いちばんおもしろかったのは、国際面の「イタリア 電力自給の街、急増」という記事。先日、国民投票で、ベルルスコーニ政権の原発再導入をストップさせたイタリアだが、その背景には、再生可能エネルギーの導入をすすめる市町村が全自治体の94%にも上っているという、国民的バックグラウンドがあったことを紹介している。

イタリアの自治体は、どこかの国の「○○の大合併」みたいに国にいわれてやすやすと合併してしまうようなやわな末端行政組織ではないので、いまだに人口3000人とか2000人とかのこじんまりした自治体も多いのだが、それでも全自治体の94%というのはすごい。すでに再生可能エネルギーだけで消費量を上回る規模の発電をしている自治体も964自治体に及んでいる。

きっかけは、EU(ヨーロッパ連合)での動き。2007年の新エネルギー・気候変動統合政策のなかで、2020年までに差異性エネルギーの割合を20%にするという目標を決め、2009年には「EU指令」で、イタリアの導入目標が17%と決められたこと。紹介されている資料をみると、こうした動きに合わせて、再生可能エネルギーの発電施設をもつ自治体数は、5年前の356から、5年間で7661にまで増えたというのだから、政府が本気で再生可能エネルギーの開発・利用に舵を切れば、どれだけ大きな仕事が短期間にできるか、ということがわかるだろう。

8面(経済面)の「電源3法 自治体を原発に縛る」は、原発立地自治体を推進側に縛り付けてきた「仕掛け」を暴露している。電源3法というのは、<1>電源開発促進税法、<2>特別会計に関する法律、<3>発電用施設周辺地域整備法の3つ。この記事がわかりやすかったのは、「電源3法交付金の推移」というグラフがついていること。原発立地を決めると、どんなふうに地元自治体に「税金」が交付されるかを試算したものだが、135万キロワットの原発で、着工すると74.5億円、翌年には77.5億円の交付金が出されるが、10年目に運転が始まると16.7億円に急減する。さらに、先日、不破さんが原発講義で指摘したように16年たつと減価償却が完了し、原発からの固定資産税がゼロになる。だから、一度原発の立地を認めると、次から次へ原発増設を受け入れていかなければ、地元自治体は「カネが続かない」状態に追い込まれるわけだ。

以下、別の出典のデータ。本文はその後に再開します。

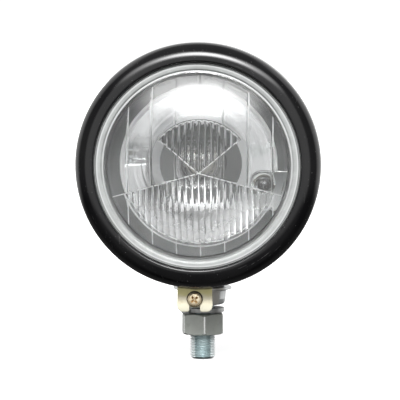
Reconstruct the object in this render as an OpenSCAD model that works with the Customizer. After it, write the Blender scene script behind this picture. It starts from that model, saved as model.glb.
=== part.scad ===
// Round tractor work light on a single threaded stud.
// Millimetres. +Z up, the lamp faces -Y. The origin is on the stud axis, at
// the underside of the saddle cup, where the vehicle's bracket bears.

/* [Lamp] */
// Height of the lamp axis above the saddle cup's underside
lamp_z = 68.5; // [67.5:0.5:70]
// Outer diameter of the front rim
rim_d = 115; // [114:0.5:116]
// Diameter of the lens opening in the rim
opening_d = 96.6; // [96:0.2:97]
// Distance of the rim's widest plane in front of the stud axis
rim_u = 38; // [37.8:0.1:38.2]
// Thickness of the steel sheet of bowl and rim
sheet = 1; // [0.9:0.05:1.05]
// Height of the lens dome above its flange
dome_h = 12; // [8:0.5:12.5]
// Depth of the bowl behind its mouth
bowl_depth = 72; // [71:0.5:76]

/* [Stud and saddle] */
// Thread radius at the stud's free end
stud_r = 6; // [5.95:0.01:6]
// Length of the stud below the saddle cup
stud_drop = 26.2; // [25.2:0.5:32.2]
// Outer radius of the saddle cup's flange
saddle_r = 14; // [13:0.5:15]
// Radius of the bowl's ball-shaped boss
boss_r = 14; // [14:0.1:14.1]
// Largest tilt of the lamp, either way, that the slot allows, in degrees
tilt_max = 12; // [8:1:13]

/* [Fasteners] */
// Width across flats of the mounting nut
nut_af = 19; // [18:0.5:20]
// Height of the mounting nut
nut_h = 10; // [9:0.5:10]
// Radius of the rim screw's shank
screw_r = 2; // [1.8:0.05:2]
// Radius of the rim screw's head
screw_head_r = 3.3; // [3:0.1:3.6]

/* [Optics] */
// Focal length of the reflector
focal = 14; // [13.8:0.1:14.5]
// Radius of the main bulb's glass
bulb_r = 12; // [10:0.5:12]
// Angle of the pilot bulb round the lamp axis, from the right, in degrees
pilot_angle = -17; // [-19:0.5:-15]

/* [Hidden] */

$fn = 96;

// Radii and forward distances (u) shared by several pieces
rim_r = rim_d / 2;
lip_r = opening_d / 2;
crown_r = lip_r + sheet;            // centre of the rim's rounded crown
crown = rim_r - crown_r;            // radius of that crown
skirt_u = 29;                       // rear edge of the rim's skirt
lip_u = 43.6;                       // rear edge of the rim's inner lip
lens_r = lip_r + 2.5;
dome_r = lip_r - 3.9;               // where the lens dome starts
lens_u = lip_u - 0.15;              // front face of the lens flange
lens_R = (dome_r * dome_r + dome_h * dome_h) / (2 * dome_h);
lens_c = lens_u + dome_h - lens_R;  // centre of the dome's sphere
flange_u = 39.3;                    // front face of the reflector's flange
mouth_r = 35.6;                     // mouth of the parabola
mouth_u = 31.0857;
vertex_u = mouth_u - mouth_r * mouth_r / (4 * focal);
focus_u = vertex_u + focal;
neck_r = 12.5;                      // bulb opening in the reflector
bowl_r = 54.4;                      // outer radius of the bowl's mouth
bowl_u = 33.5;                      // front of the bowl's mouth
ball_z = 18.27;                     // pivot of the tilt, on the stud axis
dome_top = 10.95;                   // flat top of the clamp dome, under the stud's head
clip_x = -1.8;                      // the rim clip and its screw sit off centre
screw_z = 5.4;
slot_y = 5.4 + (boss_r - 1) * sin(tilt_max); // half length of the slot in the boss
pilot_r = 31.5;
pocket_u = 18.5;                    // floor of the pilot bulb's pocket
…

3面の特集は、九州電力の「やらせメール」問題。実は、7月4日、鹿児島県議会で共産党の松崎真琴県議が「やらせメール」を問いただしたとき、中村明・原子力発電本部部長(当時)は「そういうことは一切ない」と回答。さらに「やらせメール」が発覚したあとの11日には、この中村部長は、「事実関係を調査した結果、そういう要請をしていたという事実があった」と回答していた。当事者でありながら、知らぬ存ぜぬを決め込み、「やらせメール」が明らかになっても、まるで自分は関係ないかのような態度をとり続けたわけだ。

実際、九州電力の報告書を見ると、「部下(課長級社員)に番組周知を指示することが、協力会社や当社原子力部門社員等に対し、賛意の投稿を要請する行為につながり、説明番組に影響を与えることを全く認識していなかった」と、責任を全面的に課長級職員に押しつけている。この中村明氏は、株主総会後、九州電力原子力発電本部の副本部長に昇格しており、いまのところそのまま居座っている。